Request:
Take from the listing each line that has the string "scene".

Dataset section:
========================================

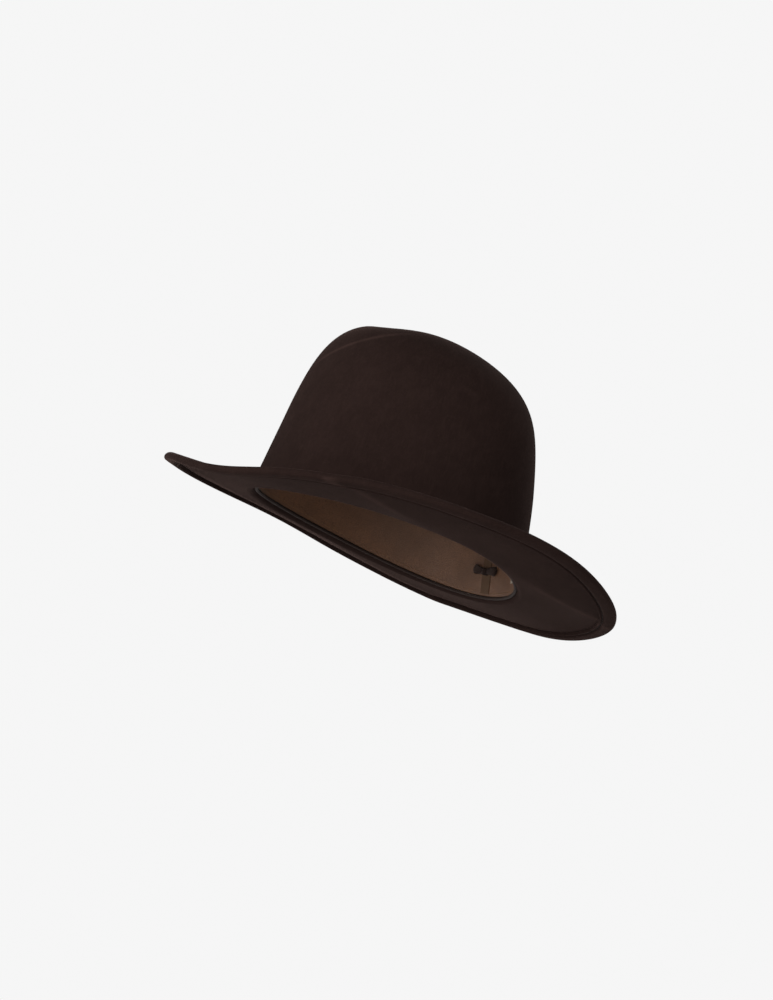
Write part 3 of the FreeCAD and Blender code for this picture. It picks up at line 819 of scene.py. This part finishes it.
@dataclass
class Sweatband:
    """The leather band against the head, its reed's tape, its thread, back seam, bow and blank tab."""
    columns: int = 384
    low: float = 2.4 * MM
    high: float = 37.0 * MM
    depth: float = 3.25 * MM
    leather: float = 0.85 * MM
    reed_height: float = 1.2 * MM
    reed_depth: float = 3.85 * MM
    reed_radius: float = 0.85 * MM
    cover: float = 0.35 * MM
    stitch_height: float = 5.0 * MM
    stitch_count: int = 190
    thread: float = 0.26 * MM
    tape_width: float = 10.0 * MM
    seam_margin: float = 1.5 * MM
    tab_width: float = 20.0 * MM
    tab_angle: float = math.radians(150.0)
    tab_low: float = 8.0 * MM
    tab_high: float = 20.0 * MM
    patch: float = 0.4 * MM
    bow_height: float = 20.0 * MM
    bow_length: float = 11.5 * MM
    bow_bulge: float = 3.2 * MM
    bow_width: float = 6.6 * MM
    hide: Leather = Leather("band_leather")
    tan_thread: Thread = Thread("tan_thread", (0.20, 0.115, 0.055))
    tape: Ribbed = Ribbed("reed_tape", (0.020, 0.0105, 0.0075), across=True)
    ribbon: Ribbed = Ribbed("bow_ribbon", (0.034, 0.020, 0.016))

    def inner(self, height: Array, turn: Array) -> Array:
        """Depth that the leather leans in by: more towards its free upper edge, in slow waves."""
        lean = smooth_step(height, 10.0 * MM, self.high)
        return lean * (0.35 * MM + ripple((0.16 * MM, 5 * turn + 0.6), (0.10 * MM, 11 * turn)))

    def band(self, turn: Array, height: Array, depth: Array) -> Array:
        """Points on the wall, leaning in as the leather does."""
        return FORM.wall(turn, height, depth + self.inner(height, turn))

    def strip(self, name: str, middle: float, width: float, low: float, high: float) -> bpy.types.Object:
        """A thin closed patch on the leather: a flat section carried over a few degrees, ends drawn shut."""
        near = self.depth + self.leather + 0.05 * MM
        section = slab(low, high, near, near + self.patch, 24)
        half = width / 2.0 / (0.95 * FORM.out_half_length)
        t = np.concatenate([[-1.0], np.linspace(-1.0, 1.0, 25), [1.0]])[:, None]
        centre = section.mean(axis=0)
        share = np.ones_like(t)
        share[[0, -1]] = 0.0
        a = centre[0] + (section[None, :, 0] - centre[0]) * share
        b = centre[1] + (section[None, :, 1] - centre[1]) * share
        return grid_object(name, settle(self.band(middle + half * t, a, b)), False, True)

    def bow(self) -> Array:
        """Both loops and the knot as one row of closed ribbon grids, shaped (3, columns, rows, 3).

        A loop's middle line is x = L sin(pi t), y = B/2 sin(2 pi t) cos-eased, pinched at the knot; the
        knot's is a flat ellipse round them. The ribbon's section is a thin rounded slab along Z.
        """
        t = np.linspace(0.0, 1.0, 49)
        middle = FORM.wall(np.array(math.pi), np.array(self.bow_height),
                           np.array(self.depth + self.leather + 2.0 * self.patch + self.bow_bulge / 2.0))
        grids = []
        for turn in (-1.0, 1.0, 0.0):
            if turn:
                x = turn * self.bow_length * np.sin(math.pi * t) ** 0.8
                y = 0.5 * self.bow_bulge * np.sin(FULL_TURN * t)
                width = self.bow_width * (0.45 + 0.55 * np.sin(math.pi * t) ** 0.9)
            else:
                x = 1.9 * MM * np.cos(FULL_TURN * t)
                y = 0.5 * (self.bow_bulge + 1.0 * MM) * np.sin(FULL_TURN * t)
                width = np.full_like(t, 4.4 * MM)
            line = np.stack([x, y], axis=-1)
            tangent = unit(np.gradient(line, axis=0))
            across = np.stack([-tangent[:, 1], tangent[:, 0]], axis=-1)
            section = np.concatenate([side((-0.5, -0.22 * MM), (0.5, -0.22 * MM), 9),
                                      side((0.5, 0.22 * MM), (-0.5, 0.22 * MM), 9)])
            tilt = 0.10 * turn * x[:, None]
            cup = 1.0 - 0.12 * (2.0 * section[None, :, 0]) ** 2
            px = middle[0] + line[:, None, 0] * cup + across[:, None, 0] * section[None, :, 1]
            py = middle[1] + line[:, None, 1] * cup + across[:, None, 1] * section[None, :, 1]
            pz = middle[2] + section[None, :, 0] * width[:, None] + tilt
            grids.append(vectors(px, py, pz))
        return np.stack(grids)

    def build(self) -> None:
        """Makes the band and everything sewn to it."""
        turn = angles(self.columns)
        section = slab(self.low, self.high, self.depth, self.depth + self.leather, 30)
        band = grid_object("sweatband_leather", settle(carried(section, self.band, turn)))
        dress(band, self.hide, "band_leather", "sweatband")
        middle = (self.reed_height, self.reed_depth)
        tape = np.concatenate([arc(middle, self.reed_radius + self.cover, 45.0, 315.0, 20),
                               arc(middle, self.reed_radius, 315.0, 45.0, 20)])
        cover = grid_object("reed_cover_tape", carried(tape, FORM.wall, turn))
        dress(cover, self.tape, "reed_tape", "reed_cover")
        thread = stitches("sweatband_stitches", self.stitch_count, 0.72, self.thread, FORM.wall,
                          self.stitch_height, self.depth + self.leather + 0.2 * self.thread, self.thread)
        dress(thread, self.tan_thread, "tan_thread", "sweatband_stitching")
        seam = self.strip("back_seam_ribbon", math.pi, self.tape_width, self.low + self.seam_margin,
                          self.high - self.seam_margin)
        dress(seam, Ribbed("seam_tape", (0.088, 0.050, 0.028), across=True), "seam_tape", "back_seam_tape")
        tab = self.strip("size_tab_blank", self.tab_angle, self.tab_width, self.low + self.tab_low,
                         self.low + self.tab_high)
        cloth = Ribbed("blank_tab", (0.42, 0.37, 0.30), rib=0.5 * MM, warp=0.4 * MM)
        dress(tab, cloth, "blank_tab", "size_tab")
        bow = grid_object("sweatband_bow_tied", self.bow(), False, True)
        dress(bow, self.ribbon, "bow_ribbon", "sweatband_bow")
        repaint("sweatband_reed", Plastic("reed_plastic", (0.78, 0.76, 0.70)))


# ---- lining ----------------------------------------------------------------------------------

@dataclass
class Lining:
    """The satin lining: a pleated side panel, an oval tip and the piping between them."""
    columns: int = 448
    thickness: float = 0.3 * MM
    depth: float = 2.75 * MM
    drop: float = 17.0 * MM
    low: float = 0.20
    seam: float = 0.86
    seam_gap: float = 0.009
    piping: float = 0.81 * MM
    pleats: int = 34
    pleat_depth: float = 1.5 * MM
    pucker: float = 0.5 * MM
    satin: Satin = Satin("lining_satin")
    cord: Ribbed = Ribbed("piping_cord", (0.060, 0.034, 0.022), rib=1.1 * MM, across=False)

    def form(self, turn: Array, rise: Array) -> Array:
        """The crown's shape with no dent, lower towards the top."""
        return FORM.crown(turn, rise, self.drop, False)

    def wall(self, turn: Array, rise: Array, depth: Array) -> Array:
        """Points at a rise and depth inside the lining's shape."""
        turn, rise, depth = np.broadcast_arrays(turn, rise, depth)
        step = 1e-3
        around = self.form(turn + step, rise) - self.form(turn - step, rise)
        outwards = self.form(turn, np.minimum(rise + step, 1.0)) - self.form(turn, rise - step)
        return self.form(turn, rise) - unit(np.cross(unit(around), unit(outwards))) * depth[..., None]

    def gathers(self, turn: Array, rise: Array) -> Array:
        """Depth of the pleats: folds that grow towards the tip's seam and shift as they fall."""
        grow = smooth_step(rise, 0.30, 0.80) * (1.0 - 0.55 * smooth_step(rise, 0.80, 0.86))
        phase = self.pleats * turn + 1.1 * np.sin(3 * turn) + 2.2 * (rise - 0.8) * np.sin(7 * turn + 0.5)
        fold = np.maximum(0.0, np.sin(phase)) ** 1.6 + 0.35 * np.maximum(0.0, np.sin(1.7 * phase + 0.9)) ** 2
        slack = ripple((0.35 * MM, 9 * turn + 14 * rise), (0.25 * MM, 17 * turn - 11 * rise))
        return self.pleat_depth * grow * fold + np.maximum(slack, 0.0) * smooth_step(rise, 0.28, 0.5)

    def side_panel(self) -> Array:
        """The side panel: outer face up, inner face down."""
        turn, top = angles(self.columns), self.seam - self.seam_gap
        section = np.concatenate([side((self.low, 0.0), (top, 0.0), 70),
                                  side((top, 1.0), (self.low, 1.0), 70)])
        rise, layer = section[None, :, 0], section[None, :, 1]
        return self.wall(turn, rise, self.depth + self.gathers(turn, rise) + layer * self.thickness)

    def tip_panel(self) -> Array:
        """The tip: from the middle out to the seam above, and back below, puckered near the seam."""
        turn = angles(self.columns)
        rises = FORM.crown_steps(self.seam + self.seam_gap, 1.0, 26)[:-1][None]
        fade = 1.0 - smooth_step(rises, 0.87, 0.93)
        pucker = self.pucker * np.maximum(0.0, np.sin(self.pleats * turn)) * fade
        poles = [np.broadcast_to(FORM.pole(self.depth + k * self.thickness, self.drop, False),
                                 (self.columns, 1, 3)) for k in (0, 1)]
        upper = self.wall(turn, rises[:, ::-1], self.depth + pucker[:, ::-1])
        lower = self.wall(turn, rises, self.depth + pucker + self.thickness)
        return np.concatenate([poles[0], upper, lower, poles[1]], axis=1)

    def build(self) -> None:
        """Makes the lining's three pieces."""
        side_piece = grid_object("lining_side_satin", settle(self.side_panel()))
        dress(side_piece, self.satin, "lining_satin", "lining_side")
        tip = grid_object("lining_tip_satin", settle(self.tip_panel()), True, False)
        dress(tip, Satin("tip_satin"), "tip_satin", "lining_tip")
        section = arc((0.0, self.depth + 0.5 * self.thickness), self.piping, 0.0, 360.0, 15)[:-1]
        rise = self.seam + section[None, :, 0] / FORM.height
        points = self.wall(angles(self.columns), rise, section[None, :, 1])
        dress(grid_object("lining_piping_cord", settle(points)), self.cord, "piping_cord", "lining_piping")


# ---- studio ----------------------------------------------------------------------------------

@dataclass
class Studio:
    """Pale floor, soft light and the camera, a little below the level of the brim."""
    yaw: float = math.radians(42.0)
    tilt: float = math.radians(21.87)
    roll: float = math.radians(5.65)
    distance: float = 2.9
    focal: float = 154.0
    shift: tuple[float, float] = (0.0, 0.0396)
    floor_level: float = -0.60
    background: float = 0.92
    ambient: float = 0.21

    def axes(self) -> Matrix:
        """Camera axes as rows: the hat seen from its left side, then rolled, tilted and turned."""
        left_side = Matrix(((0, 1, 0), (0, 0, 1), (1, 0, 0)))
        return (Matrix.Rotation(self.yaw, 3, "Y") @ Matrix.Rotation(-self.tilt, 3, "Z")
                @ Matrix.Rotation(self.roll, 3, "X") @ left_side)

    def camera(self) -> None:
        """Places the camera."""
        data = bpy.data.cameras.new("camera")
        data.lens = self.focal
        data.sensor_width = 36.0
        data.shift_x, data.shift_y = self.shift
        data.clip_end = 60.0
        camera = bpy.data.objects.new("camera", data)
        turn = self.axes().transposed()
        camera.matrix_world = Matrix.Translation(turn @ Vector((0.0, 0.0, self.distance))) @ turn.to_4x4()
        bpy.context.scene.collection.objects.link(camera)
        bpy.context.scene.camera = camera

    def lamp(self, name: str, place: tuple[float, float, float], size: float, power: float,
             colour: Colour = (1.0, 1.0, 1.0)) -> None:
        """An area light at a place in camera axes, aimed at the hat."""
        data = bpy.data.lights.new(name, "AREA")
        data.shape, data.size, data.energy, data.color = "DISK", size, power, colour
        light = bpy.data.objects.new(name, data)
        position = self.axes().transposed() @ Vector(place)
        aim = position.to_track_quat("Z", "Y").to_matrix().to_4x4()
        light.matrix_world = Matrix.Translation(position) @ aim
        bpy.context.scene.collection.objects.link(light)

    def floor(self) -> None:
        """A wide pale floor well below the hat."""
        corners = np.array([(-9, -9), (9, -9), (9, 9), (-9, 9)], dtype=float)
        points = np.column_stack([corners, np.full(4, self.floor_level)])
        floor = new_object("floor", points, np.array([[0, 1, 2, 3]]), corners[None])
        shader = Shader("studio_floor")
        shade = shader.noise(0.6, 2.0, 0.5)
        colour = shader.mix(shade, (0.90, 0.90, 0.90), (0.92, 0.92, 0.92))
        shader.set(Base_Color=colour, Roughness=shade * 0.1 + 0.85)
        floor.data.materials.append(shader.material)

    def world(self) -> None:
        """Pale surroundings, seen a little brighter than they shine on the hat."""
        world = bpy.data.worlds.new("studio")
        world.use_nodes = True
        nodes, links = world.node_tree.nodes, world.node_tree.links
        nodes["Background"].inputs["Color"].default_value = (self.ambient,) * 3 + (1.0,)
        seen = nodes.new("ShaderNodeBackground")
        seen.inputs["Color"].default_value = (self.background,) * 3 + (1.0,)
        choice, path = nodes.new("ShaderNodeMixShader"), nodes.new("ShaderNodeLightPath")
        links.new(path.outputs["Is Camera Ray"], choice.inputs[0])
        links.new(nodes["Background"].outputs[0], choice.inputs[1])
        links.new(seen.outputs[0], choice.inputs[2])
        links.new(choice.outputs[0], nodes["World Output"].inputs["Surface"])
        bpy.context.scene.world = world

    def build(self) -> None:
        """Sets the whole studio."""
        self.camera()
        self.floor()
        self.world()
        self.lamp("key", (-1.5, 0.9, 2.0), 1.2, 34.0)
        self.lamp("fill", (0.9, 0.55, 2.3), 1.0, 21.0)
        self.lamp("left_rim", (-1.9, 0.8, -0.6), 1.0, 22.0, (1.0, 0.93, 0.90))
        self.lamp("right_rim", (1.2, 1.2, -1.3), 0.9, 14.0, (1.0, 0.93, 0.90))
        bpy.context.scene.view_settings.view_transform = "Standard"


def main() -> None:
    """Builds the hat from the outside in, then the studio."""
    Body().build()
    Hem().build()
    repaint("brim_wire", Metal("wire_steel", (0.50, 0.50, 0.51)))
    repaint("wire_joiner", Metal("brass_sleeve", (0.68, 0.50, 0.24)))
    Sweatband().build()
    Lining().build()
    Studio().build()


if __name__ == "__main__":
    logging.basicConfig(level=logging.INFO, format="%(message)s")
    main()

========================================

Correct output:
Write part 3 of the FreeCAD and Blender code for this picture. It picks up at line 819 of scene.py. This part finishes it.
        bpy.context.scene.collection.objects.link(camera)
        bpy.context.scene.camera = camera
        bpy.context.scene.collection.objects.link(light)
        bpy.context.scene.world = world
        bpy.context.scene.view_settings.view_transform = "Standard"